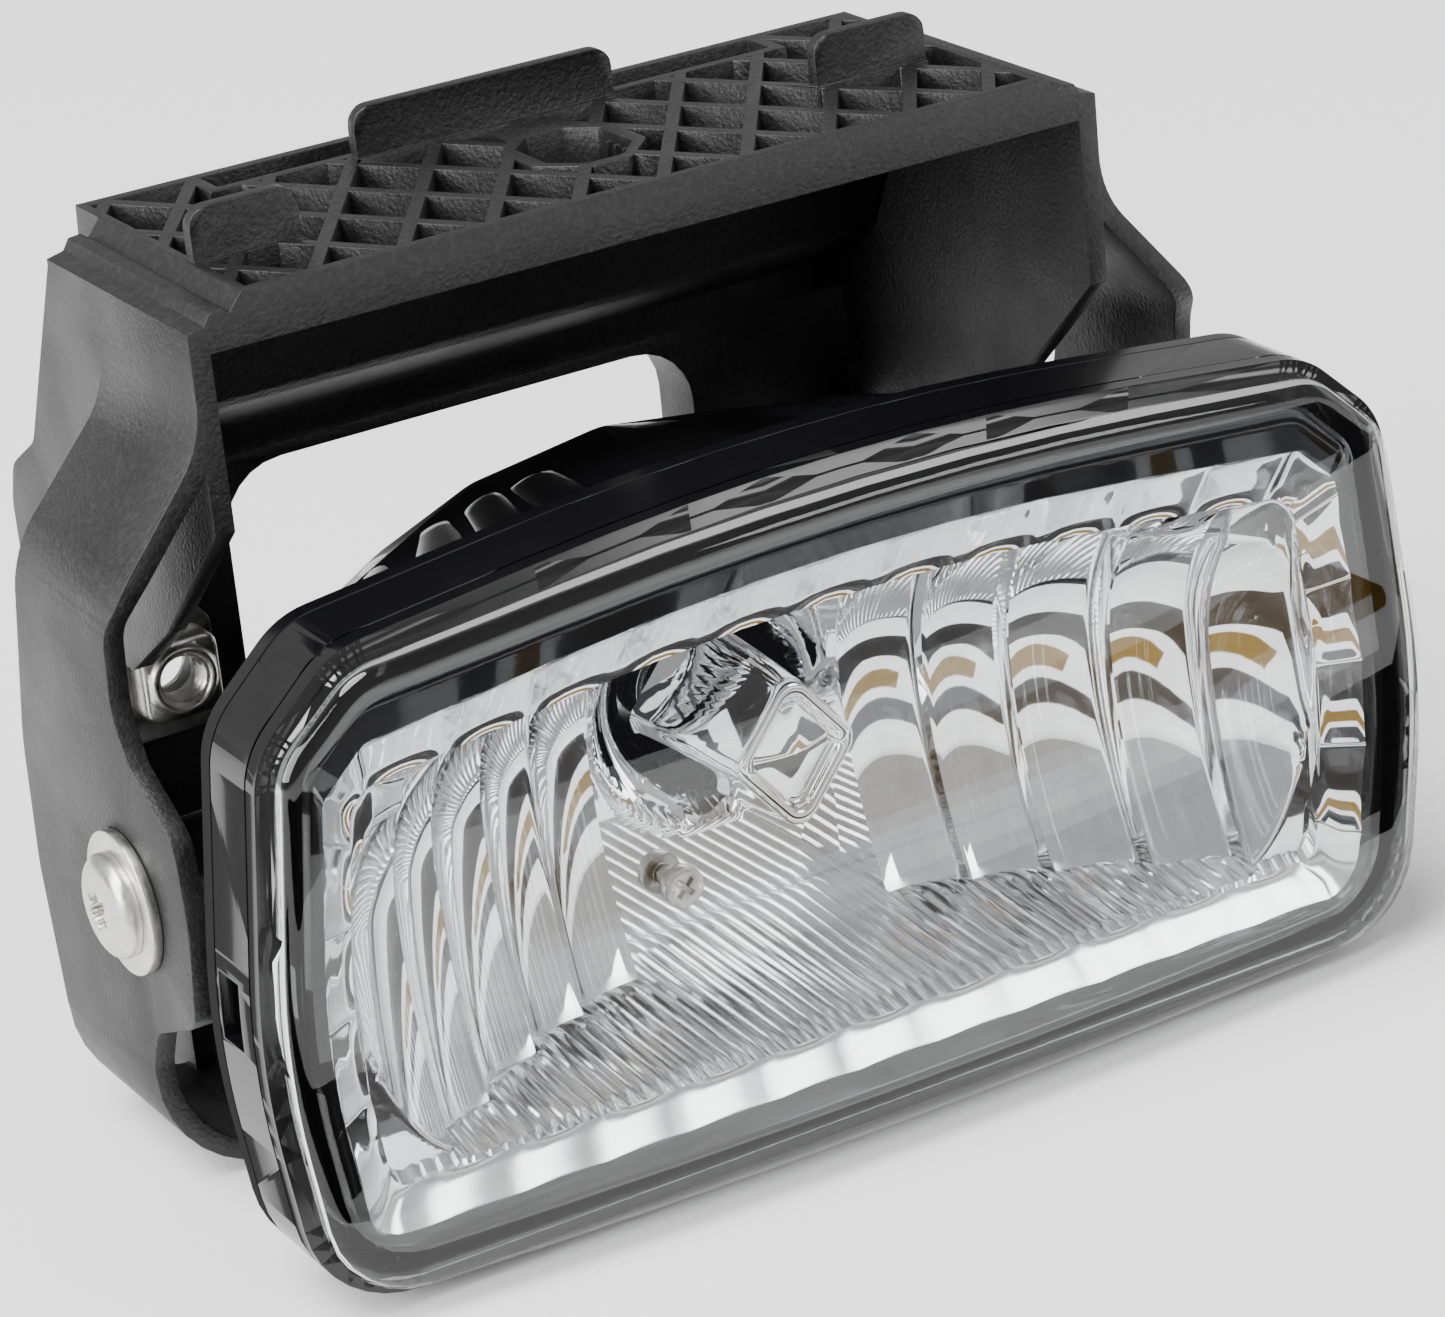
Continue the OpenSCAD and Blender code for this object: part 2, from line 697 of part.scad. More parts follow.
socket_half = 11;
socket_front = 28.2;
socket_back = 43;
socket_foot = -21;
module bulb_base() {
    color([0.09, 0.09, 0.09]) in_place() difference() {
        union() {
            on_bulb_axis(barrel_r, barrel_front, collar_back + 1);
            lugs(lug_r, lug_front, lug_back, 90, 14);
            on_bulb_axis(15.5, collar_back + 0.3, socket_front + 0.5);
            between(socket_front, socket_back)
                rounded_box(-socket_half, socket_half, socket_foot, bulb_z + 10, 3);
            // Ramp that the plug's latch hooks over
            translate([-3, socket_back, socket_foot + 6]) cube([6, 1.8, 4]);
        }
        difference() {
            on_bulb_axis(barrel_r + 1, 21, 24);
            on_bulb_axis(9.3, 20.9, 24.1);
        }
        translate([-socket_half + 1.8, socket_front + 2, socket_foot - 1])
            cube([2 * socket_half - 3.6, socket_back - socket_front - 3.8, 15]);
        for (s = [LEFT, RIGHT])
            translate([s * 4.6 - 1.4, 34, socket_foot + 13]) cube([2.8, 0.8, 9]);
    }
}

module bulb_seal() {
    color([0.55, 0.2, 0.12]) in_place() translate([0, 22.5, bulb_z]) rotate([-90, 0, 0])
        rotate_extrude() translate([10.12, 0]) circle(r = 0.82, $fn = 24);
}

module terminal(s) {
    color([0.8, 0.78, 0.72]) in_place()
        translate([s * 4.6 - 1.4, 34, socket_foot + 3]) cube([2.8, 0.8, 19]);
}
module terminal_left() { terminal(LEFT); }
module terminal_right() { terminal(RIGHT); }

mounting_bracket();
clip_left();
clip_right();
clip_nut_left();
clip_nut_right();
housing();
lens();
lens_seal();
bezel();
reflector();
bulb_shield();
shield_screw();
reflector_screws();
vent_cap();
pivot_screw_left();
pivot_screw_right();
pivot_washer_left();
pivot_washer_right();
pivot_insert_left();
pivot_insert_right();
bulb_glass();
bulb_filament();
bulb_leads();
bulb_holder();
bulb_base();
bulb_seal();
terminal_left();
terminal_right();
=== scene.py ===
"""A fog light on its moulded bracket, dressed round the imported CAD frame.

Shapes are worked out in millimetres about the lamp's tilt axis (x across, -y forward, z up)
and placed with place(), which knows where that axis lies in the frame.
"""

import json
import math

import bmesh
import bpy
from mathutils import Matrix, Vector


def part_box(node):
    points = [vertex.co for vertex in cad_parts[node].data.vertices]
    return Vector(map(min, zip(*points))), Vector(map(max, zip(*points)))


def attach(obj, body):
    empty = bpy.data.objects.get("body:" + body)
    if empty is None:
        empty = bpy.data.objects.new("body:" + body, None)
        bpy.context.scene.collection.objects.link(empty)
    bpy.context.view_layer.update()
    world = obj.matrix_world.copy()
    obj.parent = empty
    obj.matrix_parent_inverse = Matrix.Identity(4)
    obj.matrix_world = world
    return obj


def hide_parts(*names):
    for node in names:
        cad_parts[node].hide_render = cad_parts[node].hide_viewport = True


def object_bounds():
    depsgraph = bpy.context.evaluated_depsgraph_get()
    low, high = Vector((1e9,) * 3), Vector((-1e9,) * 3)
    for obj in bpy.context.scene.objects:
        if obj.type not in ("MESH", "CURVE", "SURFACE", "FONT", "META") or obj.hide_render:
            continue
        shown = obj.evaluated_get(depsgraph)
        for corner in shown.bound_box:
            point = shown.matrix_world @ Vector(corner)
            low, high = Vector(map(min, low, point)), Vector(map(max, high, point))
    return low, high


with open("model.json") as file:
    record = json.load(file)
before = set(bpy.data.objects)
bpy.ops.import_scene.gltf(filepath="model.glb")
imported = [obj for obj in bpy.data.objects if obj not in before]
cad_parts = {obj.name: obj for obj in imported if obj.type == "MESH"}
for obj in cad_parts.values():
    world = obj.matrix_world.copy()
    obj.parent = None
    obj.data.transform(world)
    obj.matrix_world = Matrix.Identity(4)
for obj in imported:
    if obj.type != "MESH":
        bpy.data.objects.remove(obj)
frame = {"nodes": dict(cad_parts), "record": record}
cad_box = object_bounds()
NODES = frame["nodes"]

MM = 0.001
LEFT, RIGHT = -1, 1

# The tilt axis runs through the middle of both pivot washers
low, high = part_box("pivot_washer_left")
AXIS = Vector((0, (low.y + high.y) / 2, (low.z + high.z) / 2))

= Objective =
Transcribe nothing but the lines from the line with "pivot_screw_left();" through the line with "cad_parts[node].hide_render = cad_parts[node].hide_viewport", reproducing each exactly.

= Result =
pivot_screw_left();
pivot_screw_right();
pivot_washer_left();
pivot_washer_right();
pivot_insert_left();
pivot_insert_right();
bulb_glass();
bulb_filament();
bulb_leads();
bulb_holder();
bulb_base();
bulb_seal();
terminal_left();
terminal_right();
=== scene.py ===
"""A fog light on its moulded bracket, dressed round the imported CAD frame.

Shapes are worked out in millimetres about the lamp's tilt axis (x across, -y forward, z up)
and placed with place(), which knows where that axis lies in the frame.
"""

import json
import math

import bmesh
import bpy
from mathutils import Matrix, Vector


def part_box(node):
    points = [vertex.co for vertex in cad_parts[node].data.vertices]
    return Vector(map(min, zip(*points))), Vector(map(max, zip(*points)))


def attach(obj, body):
    empty = bpy.data.objects.get("body:" + body)
    if empty is None:
        empty = bpy.data.objects.new("body:" + body, None)
        bpy.context.scene.collection.objects.link(empty)
    bpy.context.view_layer.update()
    world = obj.matrix_world.copy()
    obj.parent = empty
    obj.matrix_parent_inverse = Matrix.Identity(4)
    obj.matrix_world = world
    return obj


def hide_parts(*names):
    for node in names:
        cad_parts[node].hide_render = cad_parts[node].hide_viewport = True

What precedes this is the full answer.